Requirement: Write out each line exactly as it stands, please.

[Parts and joints as JSON]

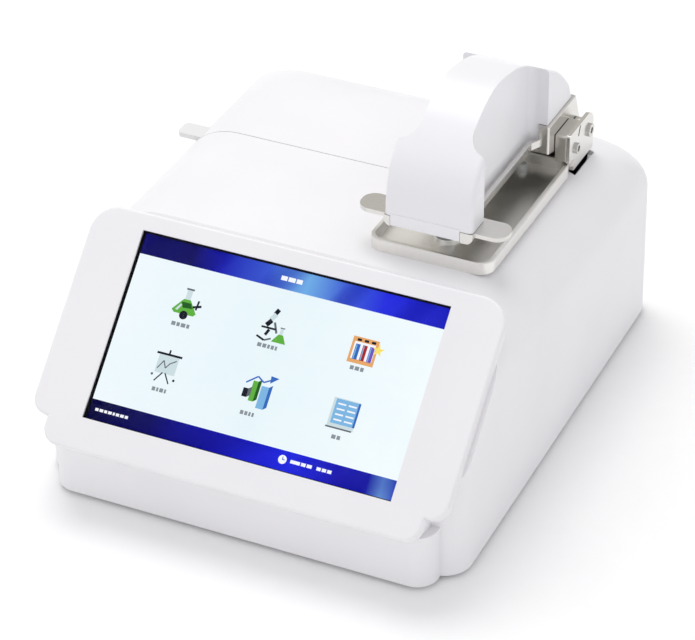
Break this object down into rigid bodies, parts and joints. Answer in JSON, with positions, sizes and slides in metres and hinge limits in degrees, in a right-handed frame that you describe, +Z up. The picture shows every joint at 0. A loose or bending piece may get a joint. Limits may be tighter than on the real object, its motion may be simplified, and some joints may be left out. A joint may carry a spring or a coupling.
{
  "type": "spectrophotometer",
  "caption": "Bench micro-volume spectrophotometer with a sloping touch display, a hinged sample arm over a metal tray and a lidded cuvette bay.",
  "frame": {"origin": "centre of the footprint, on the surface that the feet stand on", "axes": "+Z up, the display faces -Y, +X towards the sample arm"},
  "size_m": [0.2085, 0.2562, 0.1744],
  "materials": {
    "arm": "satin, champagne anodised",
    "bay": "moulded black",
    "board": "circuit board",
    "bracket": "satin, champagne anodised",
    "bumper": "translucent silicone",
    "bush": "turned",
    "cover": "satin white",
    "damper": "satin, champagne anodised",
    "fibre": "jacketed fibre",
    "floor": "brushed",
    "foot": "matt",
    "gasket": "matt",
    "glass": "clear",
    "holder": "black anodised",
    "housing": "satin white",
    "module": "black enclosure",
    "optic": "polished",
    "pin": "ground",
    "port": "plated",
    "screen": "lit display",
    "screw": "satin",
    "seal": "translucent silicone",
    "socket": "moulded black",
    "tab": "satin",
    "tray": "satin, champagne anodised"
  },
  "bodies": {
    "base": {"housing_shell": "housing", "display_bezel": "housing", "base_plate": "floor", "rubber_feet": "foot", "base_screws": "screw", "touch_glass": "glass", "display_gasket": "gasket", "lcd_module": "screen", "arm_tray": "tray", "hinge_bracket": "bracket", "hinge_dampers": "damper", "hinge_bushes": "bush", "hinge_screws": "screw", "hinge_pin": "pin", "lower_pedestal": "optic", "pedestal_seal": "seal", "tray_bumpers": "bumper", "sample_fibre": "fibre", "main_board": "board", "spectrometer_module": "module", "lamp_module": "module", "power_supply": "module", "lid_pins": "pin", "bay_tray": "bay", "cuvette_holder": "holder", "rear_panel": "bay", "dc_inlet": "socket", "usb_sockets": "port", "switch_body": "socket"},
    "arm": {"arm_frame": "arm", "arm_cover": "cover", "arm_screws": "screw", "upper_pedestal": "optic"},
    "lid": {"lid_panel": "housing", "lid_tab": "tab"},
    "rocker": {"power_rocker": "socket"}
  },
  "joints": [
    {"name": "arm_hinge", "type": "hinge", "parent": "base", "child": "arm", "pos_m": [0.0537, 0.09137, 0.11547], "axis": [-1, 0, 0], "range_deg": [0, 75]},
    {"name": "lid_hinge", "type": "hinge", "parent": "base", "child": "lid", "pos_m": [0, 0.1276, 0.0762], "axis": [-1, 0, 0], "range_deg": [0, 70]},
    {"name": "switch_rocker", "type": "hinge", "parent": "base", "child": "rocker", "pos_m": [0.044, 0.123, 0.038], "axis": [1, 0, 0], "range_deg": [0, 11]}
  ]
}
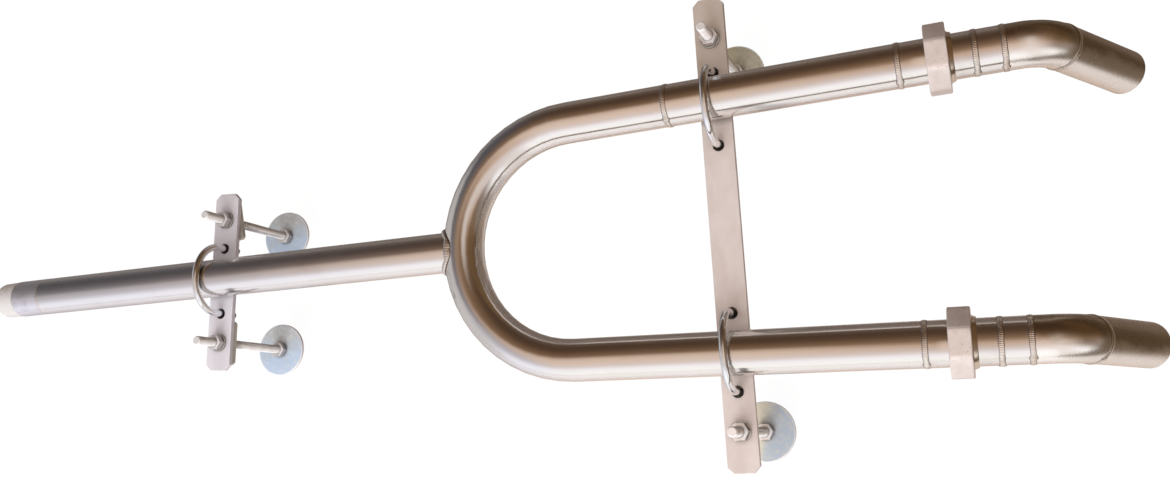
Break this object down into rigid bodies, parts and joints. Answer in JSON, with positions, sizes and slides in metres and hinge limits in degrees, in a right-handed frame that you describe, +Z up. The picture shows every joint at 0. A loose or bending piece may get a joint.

Finished answer:
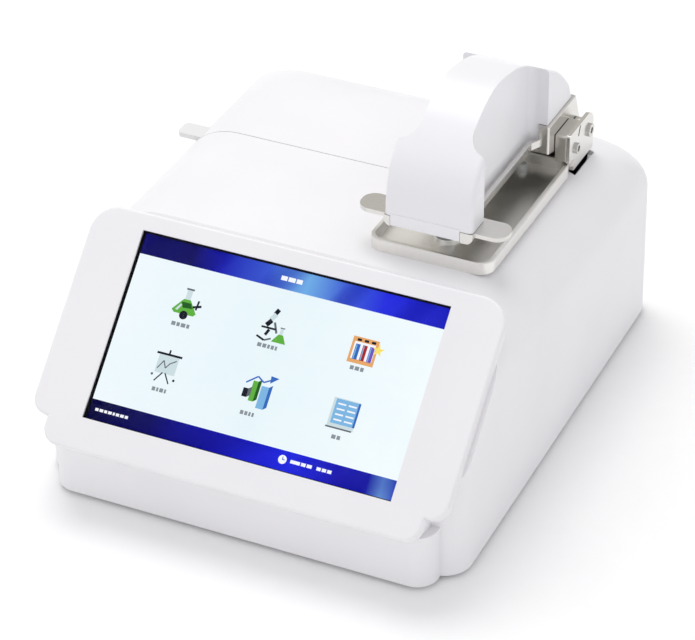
Break this object down into rigid bodies, parts and joints. Answer in JSON, with positions, sizes and slides in metres and hinge limits in degrees, in a right-handed frame that you describe, +Z up. The picture shows every joint at 0. A loose or bending piece may get a joint. Limits may be tighter than on the real object, its motion may be simplified, and some joints may be left out. A joint may carry a spring or a coupling.
{
  "type": "spectrophotometer",
  "caption": "Bench micro-volume spectrophotometer with a sloping touch display, a hinged sample arm over a metal tray and a lidded cuvette bay.",
  "frame": {"origin": "centre of the footprint, on the surface that the feet stand on", "axes": "+Z up, the display faces -Y, +X towards the sample arm"},
  "size_m": [0.2085, 0.2562, 0.1744],
  "materials": {
    "arm": "satin, champagne anodised",
    "bay": "moulded black",
    "board": "circuit board",
    "bracket": "satin, champagne anodised",
    "bumper": "translucent silicone",
    "bush": "turned",
    "cover": "satin white",
    "damper": "satin, champagne anodised",
    "fibre": "jacketed fibre",
    "floor": "brushed",
    "foot": "matt",
    "gasket": "matt",
    "glass": "clear",
    "holder": "black anodised",
    "housing": "satin white",
    "module": "black enclosure",
    "optic": "polished",
    "pin": "ground",
    "port": "plated",
    "screen": "lit display",
    "screw": "satin",
    "seal": "translucent silicone",
    "socket": "moulded black",
    "tab": "satin",
    "tray": "satin, champagne anodised"
  },
  "bodies": {
    "base": {"housing_shell": "housing", "display_bezel": "housing", "base_plate": "floor", "rubber_feet": "foot", "base_screws": "screw", "touch_glass": "glass", "display_gasket": "gasket", "lcd_module": "screen", "arm_tray": "tray", "hinge_bracket": "bracket", "hinge_dampers": "damper", "hinge_bushes": "bush", "hinge_screws": "screw", "hinge_pin": "pin", "lower_pedestal": "optic", "pedestal_seal": "seal", "tray_bumpers": "bumper", "sample_fibre": "fibre", "main_board": "board", "spectrometer_module": "module", "lamp_module": "module", "power_supply": "module", "lid_pins": "pin", "bay_tray": "bay", "cuvette_holder": "holder", "rear_panel": "bay", "dc_inlet": "socket", "usb_sockets": "port", "switch_body": "socket"},
    "arm": {"arm_frame": "arm", "arm_cover": "cover", "arm_screws": "screw", "upper_pedestal": "optic"},
    "lid": {"lid_panel": "housing", "lid_tab": "tab"},
    "rocker": {"power_rocker": "socket"}
  },
  "joints": [
    {"name": "arm_hinge", "type": "hinge", "parent": "base", "child": "arm", "pos_m": [0.0537, 0.09137, 0.11547], "axis": [-1, 0, 0], "range_deg": [0, 75]},
    {"name": "lid_hinge", "type": "hinge", "parent": "base", "child": "lid", "pos_m": [0, 0.1276, 0.0762], "axis": [-1, 0, 0], "range_deg": [0, 70]},
    {"name": "switch_rocker", "type": "hinge", "parent": "base", "child": "rocker", "pos_m": [0.044, 0.123, 0.038], "axis": [1, 0, 0], "range_deg": [0, 11]}
  ]
}
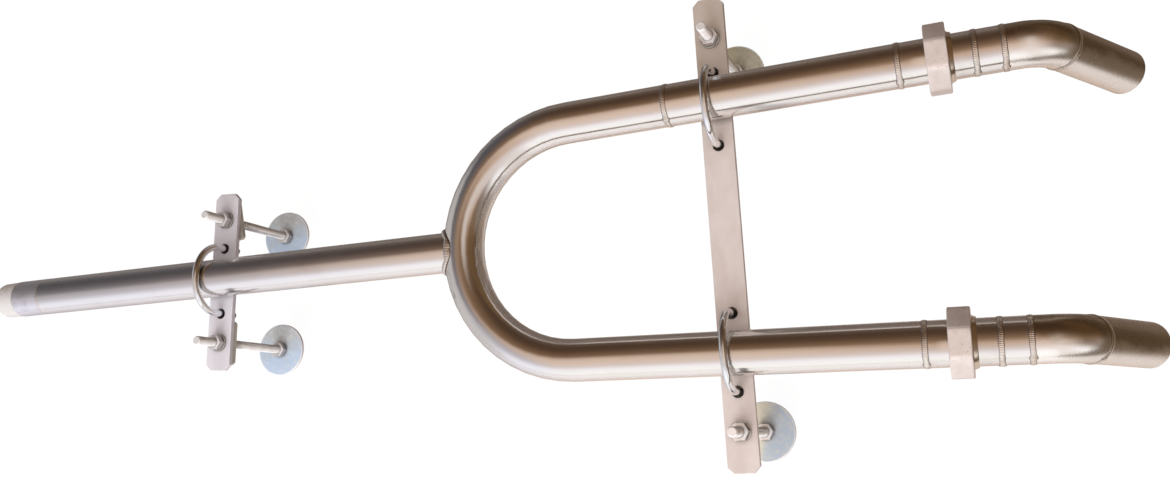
Break this object down into rigid bodies, parts and joints. Answer in JSON, with positions, sizes and slides in metres and hinge limits in degrees, in a right-handed frame that you describe, +Z up. The picture shows every joint at 0. A loose or bending piece may get a joint.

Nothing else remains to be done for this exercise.